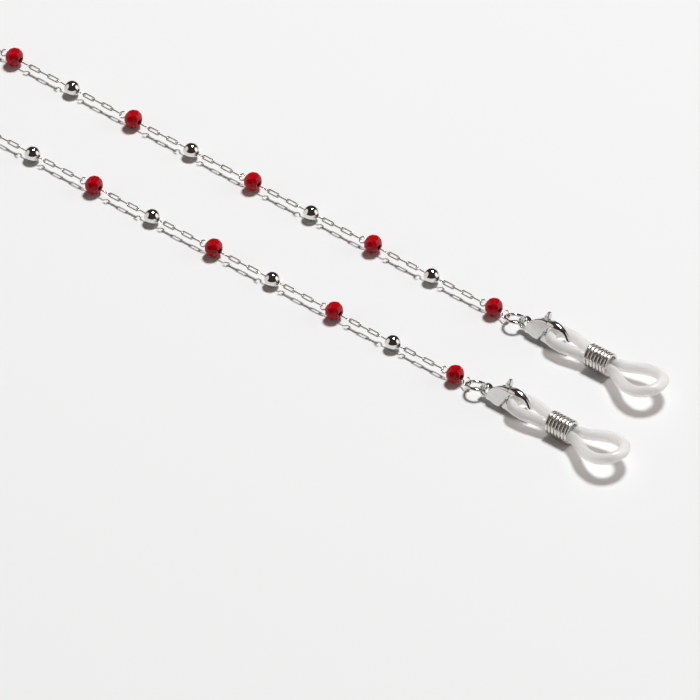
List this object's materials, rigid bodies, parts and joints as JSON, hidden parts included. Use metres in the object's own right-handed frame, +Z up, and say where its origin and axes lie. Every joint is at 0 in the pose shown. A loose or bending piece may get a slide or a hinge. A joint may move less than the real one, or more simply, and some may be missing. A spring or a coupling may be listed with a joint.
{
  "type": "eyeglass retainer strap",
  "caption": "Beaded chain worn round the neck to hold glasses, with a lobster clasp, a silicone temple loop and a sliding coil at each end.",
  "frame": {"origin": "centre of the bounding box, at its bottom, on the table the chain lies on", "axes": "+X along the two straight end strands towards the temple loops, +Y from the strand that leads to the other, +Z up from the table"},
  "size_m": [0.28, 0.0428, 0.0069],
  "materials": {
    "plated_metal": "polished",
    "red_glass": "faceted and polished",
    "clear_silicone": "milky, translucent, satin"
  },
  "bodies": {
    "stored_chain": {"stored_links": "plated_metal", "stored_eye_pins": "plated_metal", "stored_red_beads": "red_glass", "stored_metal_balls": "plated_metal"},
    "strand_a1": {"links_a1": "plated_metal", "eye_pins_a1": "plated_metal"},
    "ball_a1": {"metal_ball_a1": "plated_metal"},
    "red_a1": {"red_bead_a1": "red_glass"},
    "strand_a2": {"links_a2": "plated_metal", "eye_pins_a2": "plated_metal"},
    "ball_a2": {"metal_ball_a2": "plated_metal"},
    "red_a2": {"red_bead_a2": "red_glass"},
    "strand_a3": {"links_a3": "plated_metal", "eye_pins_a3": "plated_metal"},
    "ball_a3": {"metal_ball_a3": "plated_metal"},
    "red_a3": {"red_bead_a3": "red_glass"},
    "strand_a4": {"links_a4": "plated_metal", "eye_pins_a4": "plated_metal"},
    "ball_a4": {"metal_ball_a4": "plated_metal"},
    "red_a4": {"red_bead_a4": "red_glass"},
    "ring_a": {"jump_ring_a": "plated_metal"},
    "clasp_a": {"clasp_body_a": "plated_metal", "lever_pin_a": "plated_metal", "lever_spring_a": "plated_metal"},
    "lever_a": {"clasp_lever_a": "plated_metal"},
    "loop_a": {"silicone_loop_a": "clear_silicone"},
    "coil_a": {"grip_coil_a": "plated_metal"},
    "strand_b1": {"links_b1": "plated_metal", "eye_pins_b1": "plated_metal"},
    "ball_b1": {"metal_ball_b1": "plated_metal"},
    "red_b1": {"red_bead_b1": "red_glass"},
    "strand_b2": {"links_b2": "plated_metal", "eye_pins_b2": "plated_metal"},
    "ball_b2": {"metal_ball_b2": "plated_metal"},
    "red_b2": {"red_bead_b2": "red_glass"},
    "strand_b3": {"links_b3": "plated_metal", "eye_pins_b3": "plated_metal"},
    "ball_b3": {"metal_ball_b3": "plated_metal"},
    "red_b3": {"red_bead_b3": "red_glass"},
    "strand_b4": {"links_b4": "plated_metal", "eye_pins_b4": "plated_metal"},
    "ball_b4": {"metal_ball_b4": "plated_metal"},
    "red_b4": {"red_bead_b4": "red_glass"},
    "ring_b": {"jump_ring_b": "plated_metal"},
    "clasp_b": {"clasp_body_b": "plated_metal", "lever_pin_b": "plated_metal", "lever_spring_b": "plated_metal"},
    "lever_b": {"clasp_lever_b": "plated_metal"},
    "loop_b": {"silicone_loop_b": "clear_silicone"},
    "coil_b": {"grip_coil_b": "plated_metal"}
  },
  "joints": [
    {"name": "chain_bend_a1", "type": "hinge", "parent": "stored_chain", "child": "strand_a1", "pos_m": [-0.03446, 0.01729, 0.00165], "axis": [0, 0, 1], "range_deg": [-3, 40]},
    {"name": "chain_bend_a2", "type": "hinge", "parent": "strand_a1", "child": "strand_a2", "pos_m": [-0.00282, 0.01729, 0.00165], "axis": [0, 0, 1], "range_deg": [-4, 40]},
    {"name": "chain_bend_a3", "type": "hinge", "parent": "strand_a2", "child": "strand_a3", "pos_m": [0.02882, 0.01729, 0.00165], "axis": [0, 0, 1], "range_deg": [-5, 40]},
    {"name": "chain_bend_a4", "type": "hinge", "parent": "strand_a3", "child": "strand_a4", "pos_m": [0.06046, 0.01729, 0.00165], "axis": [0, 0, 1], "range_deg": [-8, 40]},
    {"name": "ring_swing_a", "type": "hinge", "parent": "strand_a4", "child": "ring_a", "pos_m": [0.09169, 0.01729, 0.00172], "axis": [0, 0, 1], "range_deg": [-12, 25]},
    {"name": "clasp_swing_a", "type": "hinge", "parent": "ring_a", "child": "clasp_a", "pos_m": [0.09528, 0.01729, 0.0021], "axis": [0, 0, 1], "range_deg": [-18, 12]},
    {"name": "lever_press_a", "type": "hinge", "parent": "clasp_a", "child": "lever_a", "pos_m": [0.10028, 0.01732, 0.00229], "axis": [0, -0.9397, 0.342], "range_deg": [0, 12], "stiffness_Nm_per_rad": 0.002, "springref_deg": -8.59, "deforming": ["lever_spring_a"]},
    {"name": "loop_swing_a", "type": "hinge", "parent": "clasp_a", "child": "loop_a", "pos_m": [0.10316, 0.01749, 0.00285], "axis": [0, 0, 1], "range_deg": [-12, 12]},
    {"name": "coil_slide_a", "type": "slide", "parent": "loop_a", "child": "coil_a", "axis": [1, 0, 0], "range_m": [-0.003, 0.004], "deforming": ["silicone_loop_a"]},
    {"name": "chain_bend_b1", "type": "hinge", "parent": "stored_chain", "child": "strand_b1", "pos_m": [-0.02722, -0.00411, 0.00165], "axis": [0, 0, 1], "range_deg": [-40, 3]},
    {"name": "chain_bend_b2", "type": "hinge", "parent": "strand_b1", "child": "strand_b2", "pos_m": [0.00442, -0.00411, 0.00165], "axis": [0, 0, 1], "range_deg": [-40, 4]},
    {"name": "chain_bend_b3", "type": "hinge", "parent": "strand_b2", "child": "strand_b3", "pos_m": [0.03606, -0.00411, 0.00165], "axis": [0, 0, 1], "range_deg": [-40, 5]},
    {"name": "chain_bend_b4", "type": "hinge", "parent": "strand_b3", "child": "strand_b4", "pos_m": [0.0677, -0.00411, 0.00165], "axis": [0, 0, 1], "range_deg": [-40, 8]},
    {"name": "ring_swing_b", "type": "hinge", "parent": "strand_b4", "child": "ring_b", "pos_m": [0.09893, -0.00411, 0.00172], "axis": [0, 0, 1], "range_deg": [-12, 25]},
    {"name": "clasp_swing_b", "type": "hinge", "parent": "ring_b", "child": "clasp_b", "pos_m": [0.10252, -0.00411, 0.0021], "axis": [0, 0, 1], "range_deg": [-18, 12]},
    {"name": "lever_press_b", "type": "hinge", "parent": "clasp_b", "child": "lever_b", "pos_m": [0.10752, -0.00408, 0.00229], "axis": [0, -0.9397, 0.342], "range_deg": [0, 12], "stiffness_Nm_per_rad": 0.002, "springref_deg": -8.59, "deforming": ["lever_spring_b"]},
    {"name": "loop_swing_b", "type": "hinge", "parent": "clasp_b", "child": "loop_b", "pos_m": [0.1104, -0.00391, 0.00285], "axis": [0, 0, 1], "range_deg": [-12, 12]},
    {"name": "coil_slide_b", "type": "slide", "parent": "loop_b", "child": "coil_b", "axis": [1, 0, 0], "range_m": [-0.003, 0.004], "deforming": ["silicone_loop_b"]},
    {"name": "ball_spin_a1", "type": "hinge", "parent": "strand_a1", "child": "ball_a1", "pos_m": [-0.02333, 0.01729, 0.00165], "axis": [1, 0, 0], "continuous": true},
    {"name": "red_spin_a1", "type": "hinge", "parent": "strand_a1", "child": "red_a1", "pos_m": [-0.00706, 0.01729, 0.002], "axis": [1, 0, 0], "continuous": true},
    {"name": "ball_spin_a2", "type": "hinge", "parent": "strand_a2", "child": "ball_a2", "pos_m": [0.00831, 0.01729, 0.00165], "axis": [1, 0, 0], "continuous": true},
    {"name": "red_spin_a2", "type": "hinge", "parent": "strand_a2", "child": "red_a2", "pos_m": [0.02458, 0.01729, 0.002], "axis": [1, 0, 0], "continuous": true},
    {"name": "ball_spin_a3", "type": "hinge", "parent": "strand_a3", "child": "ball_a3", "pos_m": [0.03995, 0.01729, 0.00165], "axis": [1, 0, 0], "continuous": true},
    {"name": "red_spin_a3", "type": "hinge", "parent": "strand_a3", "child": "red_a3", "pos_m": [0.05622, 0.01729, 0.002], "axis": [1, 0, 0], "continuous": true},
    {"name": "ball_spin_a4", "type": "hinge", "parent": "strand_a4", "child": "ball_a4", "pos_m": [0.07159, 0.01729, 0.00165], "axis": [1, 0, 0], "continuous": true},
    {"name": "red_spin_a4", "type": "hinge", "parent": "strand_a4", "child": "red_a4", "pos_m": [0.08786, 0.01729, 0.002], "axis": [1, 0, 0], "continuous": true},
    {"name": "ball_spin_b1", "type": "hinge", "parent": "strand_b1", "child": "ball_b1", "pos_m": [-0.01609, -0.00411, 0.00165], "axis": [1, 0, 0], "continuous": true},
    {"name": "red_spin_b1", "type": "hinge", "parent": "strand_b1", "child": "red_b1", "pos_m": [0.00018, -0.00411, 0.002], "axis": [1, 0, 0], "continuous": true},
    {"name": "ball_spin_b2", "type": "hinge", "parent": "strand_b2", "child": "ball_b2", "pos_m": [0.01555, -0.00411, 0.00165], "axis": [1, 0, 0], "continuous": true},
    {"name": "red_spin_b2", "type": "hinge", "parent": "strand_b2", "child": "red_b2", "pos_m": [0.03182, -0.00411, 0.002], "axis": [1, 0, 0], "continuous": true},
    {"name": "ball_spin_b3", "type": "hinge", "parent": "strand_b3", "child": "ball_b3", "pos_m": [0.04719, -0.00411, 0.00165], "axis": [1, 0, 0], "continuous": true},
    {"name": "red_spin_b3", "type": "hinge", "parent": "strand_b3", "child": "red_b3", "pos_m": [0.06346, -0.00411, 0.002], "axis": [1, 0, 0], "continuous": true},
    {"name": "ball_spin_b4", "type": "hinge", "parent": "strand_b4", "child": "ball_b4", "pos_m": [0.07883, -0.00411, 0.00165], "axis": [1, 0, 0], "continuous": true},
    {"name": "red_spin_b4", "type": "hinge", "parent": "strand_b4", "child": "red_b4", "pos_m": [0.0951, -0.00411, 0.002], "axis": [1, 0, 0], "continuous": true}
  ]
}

------------------------------------------------------------------------

What the exercise asks: State how many lines of the listing include "joints", and nothing more.

Exercise solution: 2